Liz is a high-functioning person with a missing link; where there should be empathy or what some might call a maternal instinct (which Aiden has, which Sylvie is probably worried that she doesn’t have), Liz has instead a selfish gene. She finds a way to get her needs met and prizes self-actualization over self-sacrifice, even when it comes to Sylvie, who, at a formative age, gets cracked like an egg as her mother sets her sights on one of those alluring cakes. But though Liz is the character easiest not to like, she is portrayed with generosity and care.
The Opening Sky is filled with the vague and not-so-vague discomforts of contemporary dilemmas. But it is also filled with old, time-honoured predicaments such as the rivalries among women, even New Age, thoughtful women; and accidental pregnancies, even among principled, thoughtful youth.
I would also point out that there isn’t a sentence out of place. Open the book anywhere. For instance, even the short statement, “Liz carved the turkey because she was better at it,” speaks volumes about Liz’s opinion of herself and of the power dynamic between Aiden and Liz. Who cares who carved the turkey? In this case, the person holding the knife does. Reader beware.
It strikes me that Liz, Aiden, and even Sylvie, could be, in a parallel universe in which fictional characters come to life, the intended readers of this novel. Indeed, Wolseleyites of the world tend to read literary fiction.
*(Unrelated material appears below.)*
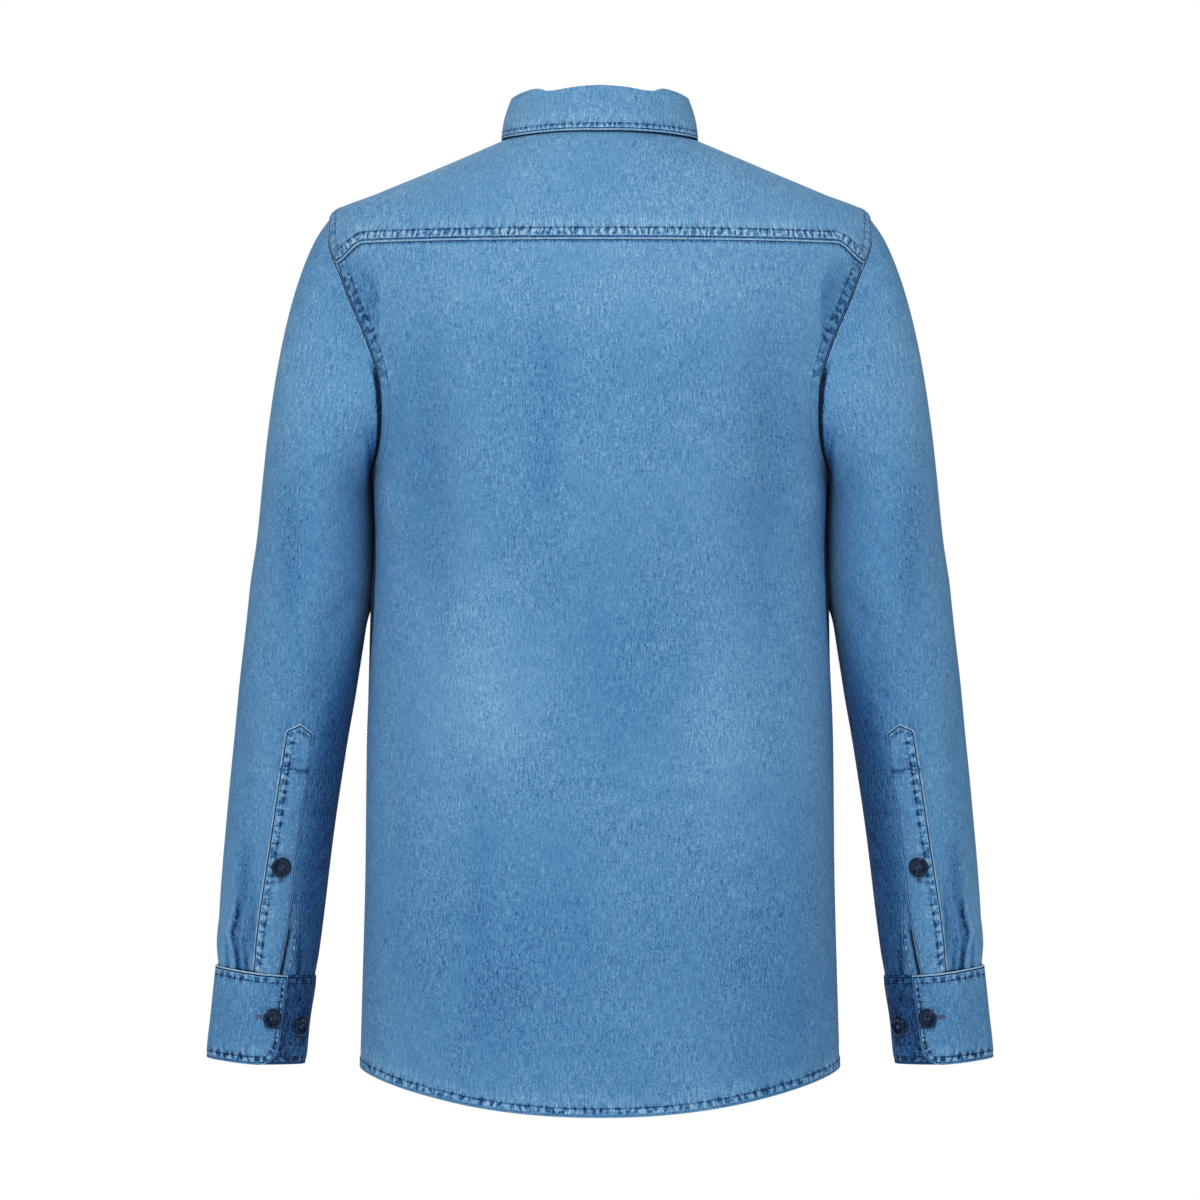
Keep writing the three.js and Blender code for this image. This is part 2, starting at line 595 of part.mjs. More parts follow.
function standGeometry() {
  const overlap = Math.asin(STAND_OVERLAP / BODY[0].halfWidth);
  const from = -RIGHT_ANGLE - overlap;
  const to = 3 * RIGHT_ANGLE + overlap;
  const columns = 36;
  const grid = [1, 0.5, 0].map((share) =>
    Array.from({ length: columns + 1 }, (unused, column) => {
      const angle = lerp(from, to, column / columns);
      const sunk = (CLOTH + LAYER_GAP) * smoothStep(angle, to - 4 * overlap, to - 1.6 * overlap);
      const { outward } = standBase(angle, 0);
      return { outer: standPoint(angle, share, sunk), inward: outward.clone().multiplyScalar(-CLOTH) };
    }),
  );
  return wallGeometry({ grid });
}

// The collar leaf's free edge, as places on the body that it stays clear of, from the centre of the back to a point.
const LEAF_EDGE = [
  { turn: 90, angle: 90, level: -8, clear: 5.5 },
  { turn: 50, angle: 50, level: -6.5, clear: 4 },
  { turn: 0, angle: 0, level: -1.5, clear: 1.4 },
  { turn: -35, angle: -35, level: -8, clear: 1.6 },
  { turn: -62, angle: -60, level: -26, clear: 2.4 },
  { turn: -83, angle: -71.5, level: -46, clear: 3 },
];
const leafEdge = smoothTable(LEAF_EDGE, 'turn');
const LEAF_SECTION = [
  { out: 0, up: 0.3 },
  { out: 0, up: 1.6 },
  { out: 0.3, up: 2.8 },
  { out: 1.7, up: 3.4 },
  { out: 3.1, up: 2.8 },
  { out: 3.5, up: 1.4 },
];
const LEAF_ROWS = 4;

// A point of the leaf's middle layer: over the fold first, then down to the free edge with a slight belly.
function leafPoint(turn, row) {
  const angle = THREE.MathUtils.degToRad(turn);
  const top = standPoint(angle, 1);
  const { outward } = standBase(angle, 0);
  const middle = top.clone().addScaledVector(outward, -CLOTH / 2);
  const section = LEAF_SECTION[Math.min(row, LEAF_SECTION.length - 1)];
  const rolled = middle.addScaledVector(outward, section.out).addScaledVector(UP, section.up);
  const share = Math.max(row - LEAF_SECTION.length + 1, 0) / LEAF_ROWS;
  if (share === 0) return rolled;
  const place = { angle: THREE.MathUtils.degToRad(leafEdge.angle(turn)), level: leafEdge.level(turn) };
  const edge = ringPoint(place).addScaledVector(bodyNormal(place), leafEdge.clear(turn));
  return rolled.lerp(edge, share).addScaledVector(outward, 1.5 * Math.sin(Math.PI * share));
}

function leafGeometry() {
  const rows = LEAF_SECTION.length + LEAF_ROWS;
  const reach = 90 - LEAF_EDGE[LEAF_EDGE.length - 1].turn;
  const turnAt = (column) => {
    const off = (2 * column) / LEAF_COLUMNS - 1;
    return { turn: 90 - reach * Math.abs(off), isRight: off > 0 };
  };
  const pointAt = (row, column) => {
    const { turn, isRight } = turnAt(Math.min(Math.max(column, 0), LEAF_COLUMNS));
    const point = leafPoint(turn, row);
    return isRight ? flipped(point) : point;
  };
  const grid = Array.from({ length: rows }, (unused, row) =>
    Array.from({ length: LEAF_COLUMNS + 1 }, (alsoUnused, column) => {
      const along = pointAt(row, Math.min(column + 1, LEAF_COLUMNS)).sub(pointAt(row, Math.max(column - 1, 0)));
      const down = pointAt(Math.min(row + 1, rows - 1), column).sub(pointAt(Math.max(row - 1, 0), column));
      const normal = down.cross(along).normalize();
      const outer = pointAt(row, column).addScaledVector(normal, LAYERS / 2);
      return { outer, inward: normal.multiplyScalar(-LAYERS) };
    }),
  );
  return wallGeometry({ grid, trim: 0 });
}

// A left sleeve: its head from the armhole to the bicep, then its tube down to the cuff.
function sleeveGeometry() {
  const around = [...BACK_STATIONS, ...TOP_STATIONS.slice(1), ...FRONT_STATIONS.slice(1, -1)];
  const head = Array.from({ length: CAP_ROWS }, (unused, row) =>
    around.map((station) => {
      const normal = row === 0 ? sharedSlope(headNormal(station, 0), bodyNormal(armholePlace(station)))
        : headNormal(station, row / CAP_ROWS);
      return { outer: headPoint(station, row / CAP_ROWS), inward: normal.multiplyScalar(-CLOTH) };
    }),
  );
  const tube = Array.from({ length: TUBE_ROWS + 1 }, (unused, row) =>
    around.map((station) => {
      const angle = armholeAngle(station);
      const height = lerp(BICEP, SLEEVE_END, row / TUBE_ROWS);
      return { outer: sleevePoint(angle, height), inward: sleeveNormal(angle, height).multiplyScalar(-CLOTH) };
    }),
  );
  return wallGeometry({ grid: [...head, ...tube], closed: true });
}

// What lies on the sleeve: a strip between two edges given as shares of the half width.
function stripPoint(strip, height, share, lift) {
  const angle = sleeveAngle(lerp(strip.outer(height), strip.inner(height), share), height);
  const normal = sleeveNormal(angle, height);
  return { outer: sleevePoint(angle, height).addScaledVector(normal, lift + LAYERS), inward: normal };
}

function stripGeometry({ table, rows, columns, point }) {
  const strip = smoothTable(table, 'height');
  const top = table[0].height;
  const end = table[table.length - 1].height;
  const grid = Array.from({ length: rows + 1 }, (unused, row) =>
    Array.from({ length: columns + 1 }, (alsoUnused, column) => {
      const share = column / columns;
      const peak = row === 0 ? point * (1 - Math.abs(2 * share - 1)) : 0;
      const { outer, inward } = stripPoint(strip, lerp(top, end, row / rows) + peak, share, LAYER_GAP);
      return { outer, inward: inward.multiplyScalar(-LAYERS) };
    }),
  );
  return wallGeometry({ grid });
}

// The cuff is a band whose end laps over its start. past is the angle gone round from the end of the lap, and the
// band stands off the sleeve's sections until it slips under the lap.
const CUFF_START = sleeveAngle(CUFF_EDGE, (CUFF_TOP + CUFF_BOTTOM) / 2);
const CUFF_TURN = 2 * Math.PI + CUFF_UNDERLAP;

function cuffLift(past) {
  return (CLOTH + LAYER_GAP) * (1 - smoothStep(past / CUFF_TURN, 0.72, 0.86));
}

// The lap has a rounded lower corner.
function cuffGeometry() {
  const step = CUFF_TURN / CUFF_COLUMNS;
  const grid = Array.from({ length: CUFF_ROWS + 1 }, (unused, row) =>
    Array.from({ length: CUFF_COLUMNS + 1 }, (alsoUnused, column) => {
      const angle = CUFF_START - step * column;
      const height = lerp(CUFF_TOP, CUFF_BOTTOM, row / CUFF_ROWS);
      const normal = sleeveNormal(angle, height);
      const outer = sectionPoint(angle, height).addScaledVector(normal, cuffLift(step * column));
      return { outer, inward: normal.multiplyScalar(-CLOTH) };
    }),
  );
  roundCorner(grid);
  return wallGeometry({ grid });
}

// Draws the lower corner of the first columns up along a quarter circle.
function roundCorner(grid) {
  const bottom = grid[grid.length - 1];
  const start = bottom[0].outer.clone();
  for (const [column, corner] of bottom.entries()) {
    const off = corner.outer.distanceTo(start);
    if (off >= CUFF_CORNER) break;
    const rise = CUFF_CORNER - Math.sqrt(CUFF_CORNER ** 2 - (CUFF_CORNER - off) ** 2);
    corner.outer.lerp(grid[0][column].outer, rise / corner.outer.distanceTo(grid[0][column].outer));
  }
}

// A turned button with a raised rim. Its axis is the wall's normal, and it stands clear of the wall.
function buttonGeometry(point, normal) {
  const rim = [
    [0, 0],
    [BUTTON_RADIUS - 0.4, 0],
    [BUTTON_RADIUS, BUTTON_HEIGHT * 0.6],
    [BUTTON_RADIUS - 1.2, BUTTON_HEIGHT],
    [BUTTON_RADIUS - 2.4, BUTTON_HEIGHT * 0.7],
    [0, BUTTON_HEIGHT * 0.7],
  ];
  const profile = rim.map(([radius, height]) => new THREE.Vector2(radius, height));
  const geometry = new THREE.LatheGeometry(profile, BUTTON_SIDES);
  const turn = new THREE.Quaternion().setFromUnitVectors(new THREE.Vector3(0, 1, 0), normal);
  const base = point.clone().addScaledVector(normal, 0.35);
  return geometry.applyQuaternion(turn).translate(base.x, base.y, base.z);
}

function sleeveButton({ height, share }, lift) {
  const angle = sleeveAngle(share, height);
  const normal = sleeveNormal(angle, height);
  return buttonGeometry(sectionPoint(angle, height).addScaledVector(normal, lift), normal);
}

// The shirt
const shirt = new THREE.Group();

function addPiece(name, geometry, colour, roughness = 0.9) {
  const material = new THREE.MeshStandardMaterial({ color: colour, roughness, metalness: 0 });
  const piece = new THREE.Mesh(geometry, material);
  piece.name = name;
  shirt.add(piece);
}

function addPair(name, geometry, colour, roughness) {
  addPiece(`${name}_left`, geometry, colour, roughness);
  addPiece(`${name}_right`, mirroredGeometry(geometry), colour, roughness);
}

function addBody() {
  addPiece('back', backGeometry(), COLOURS.denim);
  addPiece('yoke', yokeGeometry(), COLOURS.shoulders);
  addPiece('front_left', frontGeometry('left'), COLOURS.denim);
  addPiece('front_right', frontGeometry('right'), COLOURS.denim);
}

function addCollar() {
  addPiece('collar_stand', standGeometry(), COLOURS.shoulders);
  addPiece('collar_leaf', leafGeometry(), COLOURS.shoulders);
}

function addSleeves() {
  const strip = stripGeometry({ table: SLIT_STRIP, rows: 9, columns: 6, point: STRIP_POINT });
  const binding = stripGeometry({ table: SLIT_BINDING, rows: 3, columns: 2, point: 0 });
  addPair('sleeve', sleeveGeometry(), COLOURS.sleeves);
  addPair('sleeve_placket', strip, COLOURS.sleeves);
  addPair('sleeve_binding', binding, COLOURS.edges);
  addPair('cuff', cuffGeometry(), COLOURS.edges);
}

function addButtons() {
  const gloss = 0.3;
  const centre = -RIGHT_ANGLE;
  for (let i = 0; i < FRONT_BUTTONS; i += 1) {
    const heightAt = (level) => ringPoint({ angle: centre, level }).z;
    const level = solve(heightAt, FRONT_BUTTON_TOP - i * FRONT_BUTTON_STEP, HEM_LEVEL, NECK_LEVEL);
    const place = { angle: centre, level };
    addPiece(`front_button_${i + 1}`, buttonGeometry(bodyPoint(place), bodyNormal(place)), COLOURS.buttons, gloss);
  }
  const collarOut = standBase(centre, 0).outward.addScaledVector(UP, Math.tan(STAND_LEAN)).normalize();
  addPiece('collar_button', buttonGeometry(standPoint(centre, 0.5), collarOut), COLOURS.buttons, gloss);
  addPair('placket_button', sleeveButton(STRIP_BUTTON, LAYER_GAP + LAYERS), COLOURS.buttons, gloss);
  for (const [i, place] of CUFF_BUTTONS.entries()) {
    const past = CUFF_START - sleeveAngle(place.share, place.height);
    const lift = cuffLift(THREE.MathUtils.euclideanModulo(past, 2 * Math.PI));
    addPair(`cuff_button_${i + 1}`, sleeveButton(place, lift), COLOURS.buttons, gloss);
  }
}

addBody();
addCollar();
addSleeves();
addButtons();

export default shirt;
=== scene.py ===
"""A long-sleeved denim shirt: cloth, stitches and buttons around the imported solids, with stage and camera."""
import math

import bmesh
import bpy
import numpy as np
from mathutils import Matrix, Vector
from mathutils.bvhtree import BVHTree


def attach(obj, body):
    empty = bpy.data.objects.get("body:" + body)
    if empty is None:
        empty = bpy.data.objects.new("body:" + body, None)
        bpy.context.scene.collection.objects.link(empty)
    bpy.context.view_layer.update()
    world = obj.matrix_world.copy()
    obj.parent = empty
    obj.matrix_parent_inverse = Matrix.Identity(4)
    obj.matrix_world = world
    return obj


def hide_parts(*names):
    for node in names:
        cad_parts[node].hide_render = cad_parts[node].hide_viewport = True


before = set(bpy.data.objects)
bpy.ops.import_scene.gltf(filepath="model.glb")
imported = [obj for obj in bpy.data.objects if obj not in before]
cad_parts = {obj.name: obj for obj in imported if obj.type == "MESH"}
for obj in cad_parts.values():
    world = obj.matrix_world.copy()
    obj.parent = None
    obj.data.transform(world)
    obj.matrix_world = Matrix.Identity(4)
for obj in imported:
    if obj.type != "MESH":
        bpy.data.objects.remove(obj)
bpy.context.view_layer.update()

bl_info = {
    "name": "Denim shirt",
    "version": (1, 0, 0),
    "blender": (4, 5, 0),
    "location": "View3D > Sidebar > Denim shirt",
    "description": "Makes a washed denim shirt in its worn form, with stitches and buttons",
    "category": "Object",
}

# Sizes of the shirt in millimetres, in the frame of the solids
RIGHT_ANGLE = math.pi / 2
SIDES = ("left", "right")
YOKE_SEAM = -82
YOKE_DIP = 14
SHOULDER_FORWARD = -33
FRONT_OVERLAP = 16
STAND_HEIGHT = 28
STAND_FRONT_HEIGHT = 24
STAND_OVERLAP = 12
STAND_LEAN = math.radians(5)
BICEP = -275
SLEEVE_END = -637
PLEAT_TOP = -560
PLEAT_TURN = math.radians(147)
CUFF_TOP = -637.1
CUFF_BOTTOM = -706
CUFF_CORNER = 15
CUFF_LIFT = 2
CUFF_EDGE = -0.46
CUFF_TURN = 2 * math.pi + math.radians(40)
NECK_ROWS = 5
NECK_EASE = 1.35
SOLID_CLOTH = 1.4
SOLID_LAYER = 1.2
LAYER_GAP = 0.6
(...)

Aiden might have picked up a copy while browsing through his favourite music at the local independent; Liz would have augmented her To Read List after the GG nomination; and Sylvie might have stumbled upon a paperback version in a Little Free Library on a Wolseley neighbourhood boulevard a few years down the road.
What would the mirror say? For many readers will be mash-ups of Liz, Aiden, and Sylvie. Reading The Opening Sky is reading our lives in a way that hits home all the more closely because of the novel’s contemporariness.
I finished the novel aching for Sylvie, baffled by Liz, fond of but frustrated by Aiden (for his ability to be “stupid-on-purpose,” as Sylvie puts it). I found myself considering selfishness, insecurity, idealism, and the devastating ease with which psychological trauma can occur. I thought about limitations of character. I felt the danger of secrets. I put faith in resiliency. ♦
The Opening Sky won the McNally Robinson Book of the Year Award and was shortlisted for the Governor General’s Literary Award for Fiction.
Sara Harms lives with her family in Wolseley.
The Opening Sky
by Joan Thomas
Toronto: McClelland & Stewart, 2014, ISBN 978-0-7710-8392-1, 362 pp., $29.95 cloth.